My impression, then, is that in principle the community at Norcia does not intend that all monks should be ordained as a matter of course. That being said, I'm not sure how many of the monks there actually are priests (the "Meet the Monks" page on the website only includes some members of the community, not all), or how many priest-monks the community would like to have; I suspect that the question of how many are "needed" introduces some interpretive latitude.

As a Jesuit, looking at this precise question reminds me of how very different the Society of Jesus is in its basic principles when compared with traditional monastic orders. From the earliest days of the Society, priesthood was assumed to be integral to the identity of the order in a way that it is not in the Benedictine tradition (or, I think, more broadly within monasticism). The first Jesuits were all ordained, and the Society was organized from the start in a way that presumed that most of its members would be ordained. The primary reasons for this were apostolic - it was presumed that the Society could offer more effective service this way - but I think it still bears mentioning as a point of difference in the founding visions of the Benedictine and Jesuit traditions. I don't have any larger point to make about this, I just find it interesting in context.

 
At 2/29/2012 1:54 PM, Blogger Peter said...

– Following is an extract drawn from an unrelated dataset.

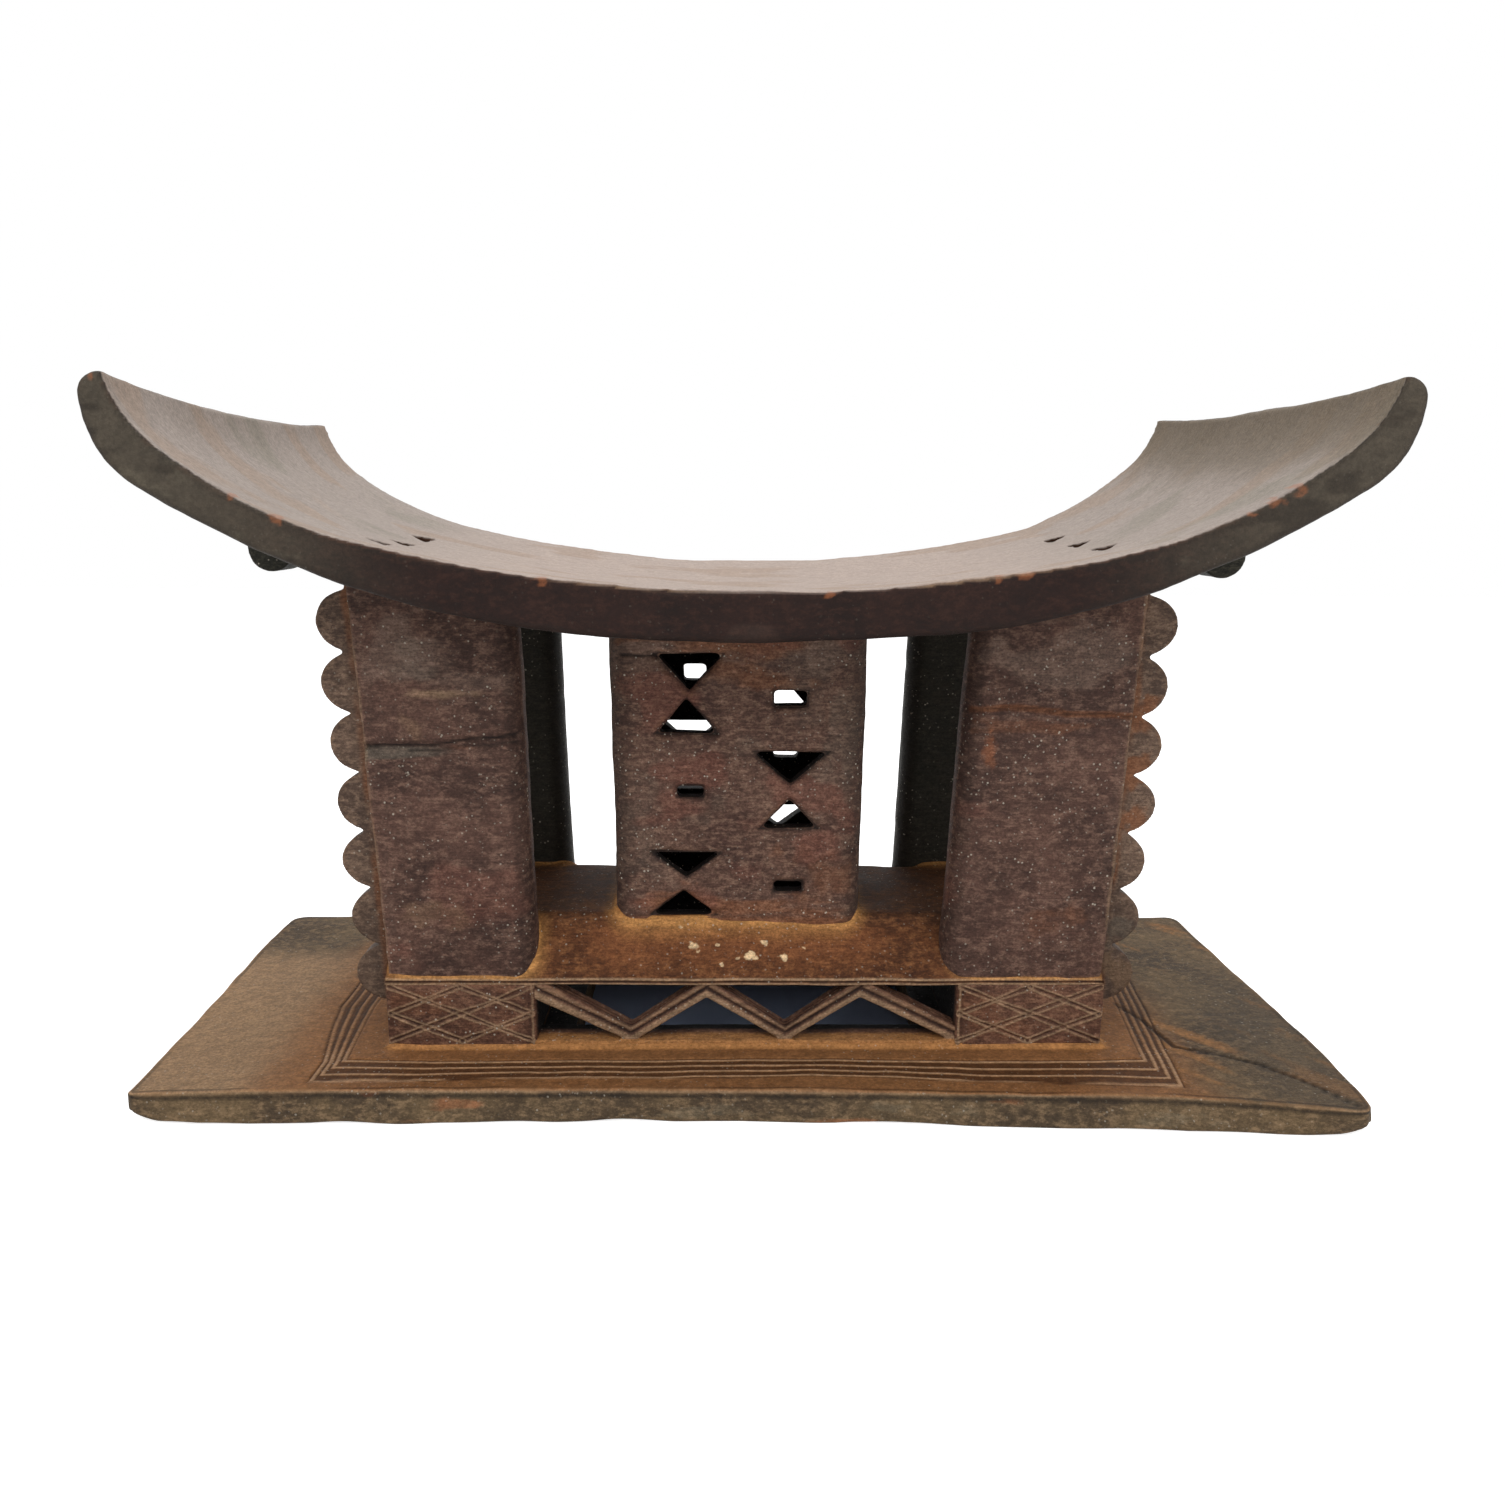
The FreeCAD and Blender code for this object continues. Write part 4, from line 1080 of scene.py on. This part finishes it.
def cut_notches(at):
    """Draws the even notches out to where they were cut: triangles that point to the seat's ends."""
    x, y, z = at.T
    new_x, new_y = x.copy(), y.copy()
    edge = SEAT_HIGH[1]
    for side in (-1, 1):
        outward = side * x - NOTCH_X
        share = fade(np.abs(outward), 12, 45)
        middles = NOTCH_MIDDLES[side]
        even = [middle + end for middle in middles for end in (-NOTCH_NEAR, NOTCH_FAR)]
        even = [-edge, *even, edge]
        at_near = np.interp(y, even, (0, 1, 0, 1, 0, 1, 0, 0))
        at_far = np.interp(y, even, (0, 0, 1, 0, 1, 0, 1, 0))
        tip = np.clip((outward + NOTCH_HALF) / (2 * NOTCH_HALF), 0, 1)
        cuts = np.array(NOTCH_CUTS[side])
        lengths = np.repeat(cuts[1::2] - cuts[::2], 2)
        drop = np.interp(y, even, [0, *lengths, 0]) * NOTCH_DROP_SHARE
        moved_y = np.interp(y, even, [-edge, *cuts, edge]) - drop * tip * at_far
        new_y += share * (moved_y - y)
        local = fade(np.abs(outward), 8, 30)
        shift = np.interp(y, even, [0, *np.repeat(NOTCH_SHIFTS[side], 2), 0])
        new_x += side * local * (shift - NOTCH_NARROWER * outward - NOTCH_LEAN * at_near)
    return np.column_stack([new_x, new_y, z + seat_rise(new_x, new_y) - seat_rise(x, y)])


def widen_notches(skin, upward):
    """Cuts the walls of the notches back, darkens them with painted shade and tints them orange."""
    x, y, _ = skin.at.T
    middles = [(side, middle) for side in (-1, 1) for middle in NOTCH_MIDDLES[side]]
    away = np.min([np.hypot(x - side * NOTCH_X, y - middle) for side, middle in middles], axis=0)
    notch = fade(away, 9, 11) * fade(upward, 0.4, 0.75) * ramp(upward, -0.7, -0.4)
    skin.push(-NOTCH_WIDENING * notch)
    # Painted shade on the notch walls, with an orange tint.
    for name, amount in (("dirt_and_shade", 1), ("orange", 1), ("dark", 0.25)):
        skin.mark(name, amount * notch)


def stain_seat(skin, upward):
    """Pale top, part wear and part painted reflection, darker towards the ends as painted shade, and dark
    faces with painted shade under the seat; both olive and dirty towards the ends, with worn edges in
    front.
    """
    x, y, _ = skin.at.T
    far = np.abs(x)
    top = ramp(upward, 0.55, 0.85)
    # The pale top is wear with a painted reflection on it; towards the ends it darkens as painted shade,
    # olive at the tips.
    skin.mark("top", top)
    skin.mark("side", top * ramp(far, 90, 200))
    skin.mark("tip", top * ramp(far + 0.06 * x, 198, 262))
    skin.mark("stain", top * skin.patches((48, 22, 48), 105, -0.1, 0.7, 3))
    skin.mark("green", top * ramp(far, 120, 200) * skin.patches((60, 40, 60), 107, -0.2, 0.6, 3))
    skin.mark("olive", (1 - top) * ramp(far, 120, 225))
    face = 1 - ramp(upward, 0.3, 0.6)
    end_face = face * ramp(far, 90, 200)
    skin.mark("patch", 0.45 * end_face * skin.patches((18, 18, 8), 109, 0.1, 0.9, 3))
    skin.mark("shadow", 0.9 * end_face * skin.patches((26, 20, 9), 113, 0.0, 0.7, 3))
    skin.mark("shadow", 0.8 * face * ramp(upward, -0.1, 0.25) * ramp(far, 60, 150))
    # Painted shade on the underside of the seat.
    skin.mark("dirt_and_shade", 0.7 * face * fade(upward, -0.6, -0.1))
    skin.mark("pale", 0.35 * face * fade(far, 60, 150) * skin.patches((30, 20, 8), 110, 0, 0.6))
    arris = groove(upward - 0.55, 0.22) * fade(y, -90, -60)
    skin.mark("dark", 0.7 * groove(upward - 0.7, 0.2) * fade(y, -90, -60) * ramp(far, 170, 215))
    skin.mark("rim", arris * fade(far, 150, 190))
    skin.mark("line", 0.6 * arris * fade(far, 60, 160) * skin.patches((26, 26, 26), 103, -0.3, 0.5))


def move_corners(skin, even):
    """Moves the seat's ends as they were carved; even is where the points were on the even seat."""
    x, y, _ = even.T
    row_share = (y + SEAT_HIGH[1]) / (2 * SEAT_HIGH[1])
    for side in (-1, 1):
        weight = ramp(np.abs(x), 130, 268) * ramp(side * x, 0, 30)
        front, back = SEAT_CORNER_MOVES[side, -1], SEAT_CORNER_MOVES[side, 1]
        skin.at[:, 0] += side * weight * (front[0] + (back[0] - front[0]) * row_share)
        skin.at[:, 2] += weight * (front[1] + (back[1] - front[1]) * row_share)


def make_seat():
    """Curved seat: pale and worn on top with a painted reflection, dark on its faces, rounded at its
    front and back edges.
    """
    skin = dense_copy("seat", 1.25)
    x, y, z = skin.at.T
    depth = SEAT_HIGH[1]
    to_centre = np.stack([-x, np.zeros(len(x)), SEAT_CENTRE_Z - z], axis=1)
    to_centre /= np.linalg.norm(to_centre, axis=1, keepdims=True)
    rim = ramp(np.abs(y), depth * 0.84, depth * 0.9)
    rim *= fade(np.einsum("ij,ij->i", skin.facing(), to_centre), -0.1, 0.5)
    skin.relax(18, 0.5 * rim)
    skin.push(0.4 * rim)
    skin.relax(5, 0.5 * fade(np.abs(x), 200, 225) * ramp(np.abs(y), depth - 8, depth - 4))
    carve(skin, 0.55, 101)
    upward = np.einsum("ij,ij->i", skin.facing(), to_centre)
    widen_notches(skin, upward)
    stain_seat(skin, upward)
    even = skin.at
    skin.at = cut_notches(even)
    move_corners(skin, even)
    for across, half in ARRIS_CHIPS:
        near_top = (np.abs(even[:, 0] - across) < 2) & (even[:, 1] < -110)
        height = even[near_top, 2].max() - 1.5
        tall = 1.6 + 0.4 * half * abs(across) / 250
        skin.spot("chip", (across, -119, height), (0.8 * half, 9, tall), 0.75)
    return skin


def make_lug(name):
    """Small round lug, its head up inside the seat."""
    low = node_box(name)[0]

    def reach(x, y, z):
        return x, y, z + 4 if z > low[2] + 12.5 else z

    skin = dense_copy(name, 0.9, reach)
    skin.relax(2)
    carve(skin, 0.4, 111)
    return skin


# How far the plinth, the slats and the column stand to the left of the even place.
UPPER_SHIFT = -1.3
COLUMN_SHIFT = -0.7
SIDE_WALL_VOXEL = 1.6
PIERCED_WALL_VOXEL = 0.95


# Marks and their tints, laid over each other in this order, as wood() takes them.
WORN_MARKS = (
    ("grey", (92, 86, 76), 0.6, 9), ("patch", (126, 118, 100), 0.7, 5),
    ("pale", (122, 102, 90), 0.45, 16), ("orange", (124, 76, 46), 0.6, 9),
    ("chip", (162, 98, 62), 0.6, 3), ("foot", (166, 116, 68), 0.8, 7),
)
# shade is painted shade on the back slats' front faces.
COMMON_MARKS = WORN_MARKS + (
    ("ruddy", (110, 70, 58), 0.55, 12), ("shade", (44, 43, 36), 0.93, 0),
    ("tan", (124, 98, 74), 0.6, 9), ("line", (156, 128, 100), 0.85, 0),
)
DECK_MARKS = COMMON_MARKS + (
    ("shadow", (66, 46, 32), 0.5, 20), ("glow", (184, 132, 76), 0.8, 0),
    ("drop", (220, 190, 148), 0.9, 2),
)
BASE_MARKS = (
    ("tan", (152, 122, 92), 0.85, 40), ("warm", (134, 90, 54), 0.85, 30),
    ("ochre", (148, 104, 62), 0.75, 12), ("shadow", (74, 64, 52), 0.6, 20),
    ("ditch", (70, 43, 24), 0.85, 6),
    *WORN_MARKS, ("line", (172, 138, 106), 0.85, 0),
)
# The seat's top tint is part wear and part painted reflection; side and tip darken it towards the ends as
# painted shade.
SEAT_MARKS = (
    ("top", (167, 151, 141), 1.0, 0), ("side", (150, 139, 131), 0.9, 0),
    ("stain", (150, 128, 110), 0.5, 16), ("green", (126, 121, 108), 0.5, 20),
    ("tip", (104, 92, 76), 0.9, 24), ("olive", (74, 67, 57), 0.9, 0),
    ("rim", (78, 54, 44), 0.5, 0), ("shadow", (36, 30, 25), 0.6, 6), *COMMON_MARKS,
)


def make_woods():
    """The wood of each kind of member."""
    return {
        "body": wood("body_wood", ((62, 44, 38), (86, 62, 53), (114, 89, 76)), COMMON_MARKS,
                     (132, 94, 66)),
        "column": wood("column_wood", ((72, 51, 44), (97, 72, 61), (126, 100, 84)), COMMON_MARKS,
                       (136, 98, 70), dust=1.0, contrast=0.38, shift=1.0),
        # The lugs under the seat are painted near black as shade.
        "lug": wood("shaded_wood", ((26, 25, 20), (40, 39, 32), (66, 63, 53)), COMMON_MARKS,
                    (66, 58, 48), dust=1.0, shift=2.0),
        "lobes": wood("lobe_wood", ((76, 60, 51), (102, 82, 69), (130, 107, 89)), COMMON_MARKS,
                      (130, 98, 70), dust=0.5, contrast=0.28, shift=3.0),
        "deck": wood("deck_wood", ((68, 39, 23), (96, 58, 34), (126, 84, 52)), DECK_MARKS,
                     (150, 98, 54), dust=0.6, shift=4.0),
        "base": wood("base_wood", ((70, 57, 43), (101, 83, 60), (128, 105, 79)), BASE_MARKS,
                     (136, 102, 70), shift=6.0, dust=0.45, contrast=0.26, grain=(6, 5, 1.4),
                     flecks=(1.5, 1.5, 1.1)),
        "openwork": wood("openwork_wood", ((72, 47, 37), (98, 68, 54), (122, 90, 70)), COMMON_MARKS,
                         (144, 112, 84), shift=8.0),
        "seat": wood("seat_wood", ((26, 14, 11), (35, 20, 16), (50, 32, 26)), SEAT_MARKS,
                     (92, 62, 44), dust=0.06, contrast=0.17, grain=(14, 1.1, 12), flecks=(1.6, 1.2, 1.6),
                     shift=10.0),
    }


def build_object():
    woods = make_woods()
    made = [(make_deck(), "deck")]
    for side, where in ((-1, "left"), (1, "right")):
        made.append((make_end("plinth_end_" + where, side), "openwork"))
        made.append((make_column_wall(f"column_{where}_wall", SIDE_WALL_VOXEL), "column"))
        for row, face in ((-1, "front"), (1, "back")):
            made.append((make_slat(f"slat_{face}_{where}", row, side), "body"))
            made.append((make_lobes(f"lobes_{face}_{where}", row, side), "lobes"))
    for turn, face in ((1, "front"), (-1, "back")):
        made.append((make_fret("fret_" + face, turn), "openwork"))
        made.append((make_column_wall(f"column_{face}_wall", PIERCED_WALL_VOXEL), "column"))
    for skin, kind in made:
        skin.at[:, 0] += COLUMN_SHIFT if kind == "column" else UPPER_SHIFT
        skin.done(woods[kind], "body")
    make_base().done(woods["base"], "base")
    make_seat().done(woods["seat"], "seat")
    for where in ("left", "right"):
        make_lug("seat_lug_" + where).done(woods["lug"], "body")


# The camera's place in millimetres, its angles in radians, and its focal length in widths of the image.
CAMERA_AT = (-9.9, -581.7, 264.8)
CAMERA_TURN = 0.020
CAMERA_DIP = 0.2077
CAMERA_ROLL = 0.0084
FOCAL_WIDTHS = 1184.3 / 1505


def make_camera():
    lens = bpy.data.cameras.new("camera")
    lens.sensor_width = 36.0
    lens.lens = FOCAL_WIDTHS * lens.sensor_width
    lens.clip_start = 0.01
    camera = bpy.data.objects.new("camera", lens)
    tilt = Matrix.Rotation(math.pi / 2 - CAMERA_DIP, 4, "X")
    spin = Matrix.Rotation(-CAMERA_TURN, 4, "Z")
    roll = Matrix.Rotation(CAMERA_ROLL, 4, "Z")
    camera.matrix_world = Matrix.Translation(Vector(CAMERA_AT) * MM) @ spin @ tilt @ roll
    bpy.context.scene.collection.objects.link(camera)
    bpy.context.scene.camera = camera


def make_lamp(name, place, width, power):
    """A soft square lamp that faces the stool."""
    light = bpy.data.lights.new(name, "AREA")
    light.size = width
    light.energy = power
    lamp = bpy.data.objects.new(name, light)
    lamp.location = place
    lamp.rotation_euler = (Vector((0, 0, 0.15)) - Vector(place)).to_track_quat("-Z", "Y").to_euler()
    bpy.context.scene.collection.objects.link(lamp)


def seen_directly(tree):
    """1 for rays from the camera, in reflections and through glass, and 0 for light on things."""
    path = add_node(tree, "ShaderNodeLightPath")
    total = path.outputs["Is Camera Ray"]
    for name in ("Is Glossy Ray", "Is Transmission Ray"):
        inputs = {0: total, 1: path.outputs[name]}
        total = add_node(tree, "ShaderNodeMath", inputs, operation="MAXIMUM").outputs[0]
    return total


# How strongly the white surround lights the stool, and the floor's own grey and glow.
AIR_STRENGTH = 0.55
WHITE = (1, 1, 1, 1)
FLOOR_GREY = (0.82, 0.82, 0.82, 1)
FLOOR_GLOW = (0.72, 0.72, 0.72, 1)
FLOOR_HALF = 3000
FLOOR_LEVEL = -0.3
# The shaded ground that shows through the plinth reaches this far past the well.
GROUND_LEVEL = -0.1
GROUND_SPARE = 8
# Lamps: place and width in metres, and power in watts.
LAMPS = {
    "key": ((-0.7, -1.3, 1.5), 1.2, 16),
    "fill": ((1.0, -1.3, 0.9), 1.2, 9),
    "top": ((0.1, 0.5, 1.6), 1.4, 12),
}


def make_surround():
    """A white world that lights the stool less strongly than it looks."""
    world = bpy.data.worlds.new("world")
    bpy.context.scene.world = world
    world.use_nodes = True
    tree = world.node_tree
    inputs = {"Factor": seen_directly(tree), "A": AIR_STRENGTH, "B": 1.0}
    strength = add_node(tree, "ShaderNodeMix", inputs, data_type="FLOAT").outputs["Result"]
    back = tree.nodes["Background"]
    tree.links.new(strength, back.inputs["Strength"])
    back.inputs["Color"].default_value = WHITE


def paper():
    """Pale floor that looks white and keeps the shadow."""
    material = bpy.data.materials.new("paper")
    material.use_nodes = True
    tree = material.node_tree
    tree.nodes.clear()
    diffuse = add_node(tree, "ShaderNodeBsdfDiffuse", {"Color": FLOOR_GREY})
    glow = add_node(tree, "ShaderNodeEmission", {"Color": FLOOR_GLOW, "Strength": seen_directly(tree)})
    both = add_node(tree, "ShaderNodeAddShader", {0: diffuse.outputs[0], 1: glow.outputs[0]})
    add_node(tree, "ShaderNodeOutputMaterial", {"Surface": both.outputs[0]})
    return material


def shaded_ground():
    """Blue grey ground in the shade under the stool."""
    paint = Paint("shaded_ground")
    tone = paint.mix(paint.noise((60, 60, 60)), srgb((142, 158, 190)), srgb((176, 188, 212)))
    return paint.finish(tone, 0.9, paint.height((paint.noise((3, 3, 3)), 0.1)), 0.1)


def make_plane(name, half_x, half_y, height, material):
    mesh = bpy.data.meshes.new(name)
    turns = ((-1, -1), (1, -1), (1, 1), (-1, 1))
    corners = [(turn_x * half_x * MM, turn_y * half_y * MM, height * MM) for turn_x, turn_y in turns]
    mesh.from_pydata(corners, [], [(0, 1, 2, 3)])
    mesh.materials.append(material)
    plane = bpy.data.objects.new(name, mesh)
    bpy.context.scene.collection.objects.link(plane)


def make_stage():
    make_surround()
    make_plane("floor", FLOOR_HALF, FLOOR_HALF, FLOOR_LEVEL, paper())
    half_x, half_y = WELL_HALF_X + GROUND_SPARE, WELL_HALF_Y + GROUND_SPARE
    make_plane("ground", half_x, half_y, GROUND_LEVEL, shaded_ground())
    for name, (place, width, power) in LAMPS.items():
        make_lamp(name, place, width, power)


build_object()
make_stage()
make_camera()
bpy.context.scene.view_settings.view_transform = "Standard"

Hello! My name is Peter Hayden, the director of Quaerere Deum. The final documentary has be released and is available for viewing at the following link:

http://www.youtube.com/watch?v=o9fDs9_eWY4&list=UUhw1dl6H36NhQUwH__aU2Kw&feature=plcp

Thanks,

Peter

 
At 2/29/2012 3:10 PM, Blogger Joseph Koczera, S.J. said...

Peter,

Thank you for the update - I look forward to viewing the complete documentary. Congratulations on your great work - I hope that we'll be seeing more from you in the future!